07/19/2010 11:53 pm ET Updated May 25, 2011

Hung Nguyen, Coast Guard Official, Accused Of Bullying Witnesses In Gulf Oil Spill Hearings

KENNER, La. (Associated Press) -- A Coast Guard official leading a government probe of the deadly Deepwater Horizon rig explosion was accused today by company and rig worker attorneys of trying to intimidate a witness and violating the rights of two others who have testified about the blast.

The hearing started with a testy exchange between Coast Guard Capt. Hung Nguyen, one of six panel members questioning witnesses, and lawyers for two rig workers who have been designated "parties in interest," or possible targets of the investigation.

Attorneys for Deepwater Horizon captain Curt Kuchta and Jimmy Harrell, the rig's offshore installation manager, objected that their clients weren't named parties in interest until after their testimony in May.

Pat Fanning, Harrell's attorney, said the delay deprived his client of "substantial rights."

"It is outrageous that you didn't afford him that opportunity at the very beginning of these hearings," Fanning said.

"By law, there was no presumption of guilt or innocence before the hearings proceeded," Nguyen said. "As the hearings progressed, we identified certain information that necessitated designation of Jimmy Harrell as a (party in interest)."

Kuchta's lawyer, Kyle Schonekas, said the panel "sandbagged" his client.

"It's just not fair," Schonekas said during a break.

Kuchta had testified in May about a delay in activating the rig's emergency disconnect system. The system, which didn't function after the April 20 explosion, allows the rig's "upper marine riser package" to break free from the lower part.

Harrell, who was Transocean Ltd.'s top manager aboard the rig, had testified that he never felt any pressure to accelerate the project's pace even though it was weeks behind schedule.

Nguyen also traded heated words with lawyers for Transocean, the majority owner of the rig, which was leased by BP, and with the day's first witness, Stephen Bertone, Transocean's chief engineer on the Deepwater Horizon.

Bertone testified the rig had some mechanical problems before the blowout, including malfunctioning computer equipment in a "driller's chair" and problems with a thruster that lasted for several months. But he repeatedly said he didn't know or couldn't recall many details of the rig's maintenance history.

When Nguyen cautioned Bertone that the panel would be evaluating his "knowledge, skill and performance" as part of the probe, Transocean lawyer Edward "Ned" Kohnke accused him of trying to intimidate Bertone.

"I think what you're doing now is wrong," Kohnke said. "You're trying to challenge this witness to intimidate him because he said at various times, 'I can't recall.'"

"It's my duty to make sure you are well-informed of the process of this hearing," Nguyen told Bertone.

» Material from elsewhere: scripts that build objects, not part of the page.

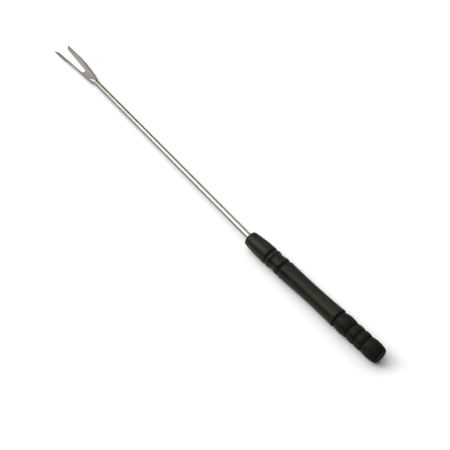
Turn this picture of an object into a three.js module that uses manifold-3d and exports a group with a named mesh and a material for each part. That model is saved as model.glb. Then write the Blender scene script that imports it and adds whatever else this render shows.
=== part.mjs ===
// Marshmallow roasting fork: a turned wooden handle with a stainless tube glued into it. The far end
// of the tube is slit along its top, opened into a trough and split below into two flat-lying tines.
//
// Millimetres, +Z up. The origin is the centre of the pommel's flat end face. +X runs along the
// handle's axis towards the tines. The fork lies as it does on a table: the handle on its beads, the
// tube leaning a little to the side and down until the underside of the tines touches the table.

import * as THREE from 'three';
import { mergeVertices } from 'three/addons/utils/BufferGeometryUtils.js';
import Module from 'manifold-3d';

// ---------------------------------------------------------------- driving dimensions

const HANDLE_LENGTH = 165;
const HANDLE_MAX_RADIUS = 9.05;
const POMMEL_FACE_RADIUS = 5.2;
const MOUTH_FACE_RADIUS = 6.2;
const MOUTH_EDGE_RADIUS = 7.3; // the rounded edge of the mouth bulges towards this

const TUBE_RADIUS = 3;
const TUBE_WALL = 0.5;
const TUBE_EXPOSED = 280; // from the handle's mouth to the start of the slit
const HEAD_LENGTH = 79; // from the start of the slit to the points
const TUBE_SIDE_LEAN = THREE.MathUtils.degToRad(3.4);

const BORE_DEPTH = 42;
const TUBE_INSERTION = 40;
const FIT_GAP = 0.3; // clearance left between pieces that touch
const GLUE_THICKNESS = 0.3;
const GLUE_LENGTH = 36;

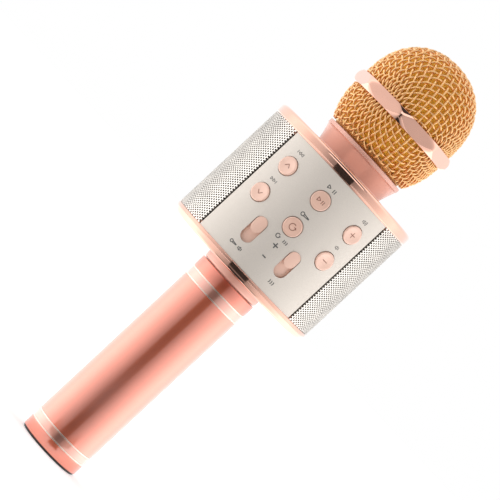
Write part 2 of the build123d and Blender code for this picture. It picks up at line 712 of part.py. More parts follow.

Bertone's attorney, Steve London, interjected and said, "If he truthfully can't remember something, then I don't see why you would be sitting here threatening him."

"If this committee wants the truth, he gave truthful answers," London added.

The Coast Guard and Bureau of Ocean Energy Management, Regulation and Enforcement (formerly the Minerals Management Service) heard six days of testimony in May and scheduled five more days this week. The original witness list for this week's hearings included Donald Vidrine and Robert Kaluza, who were BP PLC's top managers aboard the rig, but neither is expected to appear.

Vidrine has been scratched from the list due to health reasons, according to a Coast Guard spokeswoman. Kaluza refused in May to testify, exercising his constitutional right not to incriminate himself. His attorney, Shaun Clarke, said Kaluza won't be testifying this week "barring something unforeseen."

The panel also heard testimony Monday from other rig workers, including drilling fluid specialist Leo Lindner, an MI Swaco employee who assisted in a procedure to displace drilling fluid with sea water in the rig's riser pipe before the explosion. Seawater would have provided less weight than mud to counter the pressure coming from the well head.

Lindner said BP decided to use an abnormally large volume of "spacer" fluid to separate the mud from the seawater as they circulated the well. Asked if that larger volume of spacer could cause any well complications, Lindner said he isn't qualified to answer an engineering question like that.